Nun sind lange Entfernungen für den Eisbär eigentlich kein Problem, kann er doch 100 Kilometer schwimmen ohne jedes Verschnaufpäuschen an Land. Doch in Anbetracht dessen, dass das Packeis jährlich durchschnittlich um 80.000 Quadratkilometer schrumpft (immerhin die Größe Bayerns), müssen es wahrscheinlich viele 100 Kilometer-Strecken sein.
Das Beuteschema
Praktisch ausgedrückt braucht der Eisbär für diese körperliche Anstrengung mehr Energie und die haben Wissenschaftler mit dem Verzehr von rund drei zusätzlichen Robben im Jahr berechnet. Nun frisst ein Polarbär bereits etwa 70 bis 80 Robben, um sich eine gute Reserve anzufuttern und den Sommer dadurch zu überleben. Was sind da drei Robben mehr?
Doch leider ist die bevorzugte Beute, die Ringelrobbe, für den Bär ohne Eis schwer zu erlegen. Denn im Wasser ist die Robbe dem behäbigen Bär eindeutig überlegen. Er muss das Tier deshalb austricksen, indem er sich mit seinem weißen Fell an Luftlöchern auf dem Eis aufhält und geduldig darauf wartet, dass eine Robbe zum Luft schnappen auftaucht. Angesichts der eben erwähnten Jagdmöglichkeiten (weniger und dünneres Eis), sind drei Robben also keine leicht zu bewältigende Aufgabe für den Eisbär.
Die Population
Schätzungen zufolge gibt es zur Zeit etwa 22.000 bis 31.000 Tiere in 19 getrennten Populationen. Das klingt auf den ersten Blick gar nicht so wenig – wenn wir in Betracht ziehen, wie wenig Nashörner es beispielsweise noch auf dem Planeten gibt. Aber immerhin waren es zu Beginn des Jahrhunderts noch 40 Prozent mehr. Und man schätzt, dass die Zahl der Eisbären in den kommenden Jahren um weitere 30 Prozent zurückgeht.

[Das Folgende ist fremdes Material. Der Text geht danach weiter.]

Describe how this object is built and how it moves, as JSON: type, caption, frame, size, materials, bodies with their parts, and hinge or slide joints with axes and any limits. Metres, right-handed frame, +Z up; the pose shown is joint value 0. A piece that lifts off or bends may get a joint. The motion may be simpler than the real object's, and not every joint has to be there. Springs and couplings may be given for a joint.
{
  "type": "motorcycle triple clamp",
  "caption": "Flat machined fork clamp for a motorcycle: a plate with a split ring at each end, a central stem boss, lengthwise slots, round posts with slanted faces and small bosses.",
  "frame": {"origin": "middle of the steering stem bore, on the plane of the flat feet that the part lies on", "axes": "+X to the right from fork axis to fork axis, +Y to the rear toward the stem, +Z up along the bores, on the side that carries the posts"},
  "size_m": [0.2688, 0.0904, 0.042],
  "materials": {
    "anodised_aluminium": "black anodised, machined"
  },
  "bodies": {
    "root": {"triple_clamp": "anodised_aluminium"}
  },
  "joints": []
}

Doch es gibt auch Hoffnung am Horizont. Jan Aars vom norwegischen Polarinstitut beispielsweise vertritt die These, dass der Eisbär nicht aussterben, sondern sich sein Lebensraum verlagern wird. Jetzt schon sieht man in den Verhaltensweisen, dass der Eisbär lernt, sich bei der Suche nach Nahrung anzupassen.
Eisbären in Manitoba
Ob Churchill in Manitoba an der Hudson Bay bei einer kritischeren Lage für den Polarbär auch weiterhin Sommerexil bleiben wird, ist fraglich. Auf lange Sicht. Heute jedoch ist es so, dass die weißen Riesen sich in die Tundra Manitobas zurückziehen, um das Ende des Polarsommers abzuwarten, bis eben die frostige Kälte beginnt und das Wasser gefriert, damit sie auf das Eis hinaus wandern können, um eben Robben zu suchen.

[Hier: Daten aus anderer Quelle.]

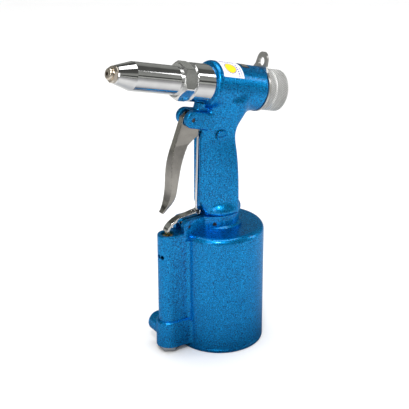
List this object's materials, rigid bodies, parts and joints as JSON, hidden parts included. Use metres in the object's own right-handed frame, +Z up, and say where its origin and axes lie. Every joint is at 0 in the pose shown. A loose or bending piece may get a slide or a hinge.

Dabei haben Besucher von Churchill, das nicht umsonst Hauptstadt der Eisbären genannt wird, das Glück, die Tiere aus der sicheren Entfernung zu beobachten. In den Sommermonaten meist vom Boot aus. Im Herbst gerne in den abgelegenen Lodges oder eben im Tundra Buggy Hotel (Achtung, nur ein paar Tage im Jahr geöffnet) unmittelbarer im Eisbär-Terrain »Wildlife Management Area« genannt . Dort sieht man die Bären durch die Tundra streifen, Pflanzen fressen (das tun sie nicht unbedingt aus der Not, sondern um ihre Verdauung in Gang zu halten) und sich im Schnee ausruhen. Eisschollen erwarten einen dort nicht.
Wenn Wally mit seinen Gästen mit dem Boot die Uferline der Hudson Bay absucht, ist eines fast gewiss: Der Ausflugsteilnehmer wird Eisbären sehen. Meist erholen die sich auf den Felsen und beobachten neugierig das Treiben aus der Ferne. Eine bessere Begleitung als Wally ist kaum möglich, denn er ist Eisbär-Experte und nebenbei Betreiber der urig-schönen Lazy Bear Lodge.
Auf Schritt und Tritt folgt der Expeditionsteilnehmer den Eisbären von den Churchill Wild Lodges aus. Bei Wanderungen durch die Tundra über den Permafrostboden werden Polarbären in ihrem natürlichen Habitat beobachtet und meistens ausgiebig fotografiert. Und mit viel Glück kommen die Eisbären auch direkt an der Lodge vorbei.
Der Anbieter Frontier North Adventures hat den legendären Tundra Buggy erfunden. Es ist das einzige Gefährt, das direkte Zufahrt zum Eisbär-Areal hat, in das nur bestimmte Fahrzeuge mit Erlaubnis fahren dürfen. Es gibt entweder die Möglichkeit eine Tagestour mit den Buggys zu buchen und Eisbären zu beobachten. Oder man ergattert einen der wenigen Plätze in der Tundra Buggy Lodge, bei der sich neben Eisbären auch die Nordlichter wunderbar beobachten lassen.
Der Eisbär als Symbol des Klimawandels
Aber daran haben wir uns auch schon satt gesehen, behauptet Adam Corner vom Climate Outreach in Oxford. Wenn wir etwas gegen den Klimawandel tun wollen und die Menschen aufwecken möchten, so sagt er, sollten wir keine Bilder von Eisbären auf Eisschollen als Symbolfoto zeigen. Denn der Mensch ist dem Eisbär überdrüssig. Natürlich ist der Bär der Botschafter einer miserablen Botschaft: Wir zerstören unseren Planeten. Um diesen zu retten, müssen wir alle an einem Strang ziehen. Schade, dass Donald Trump das noch nicht begriffen hat.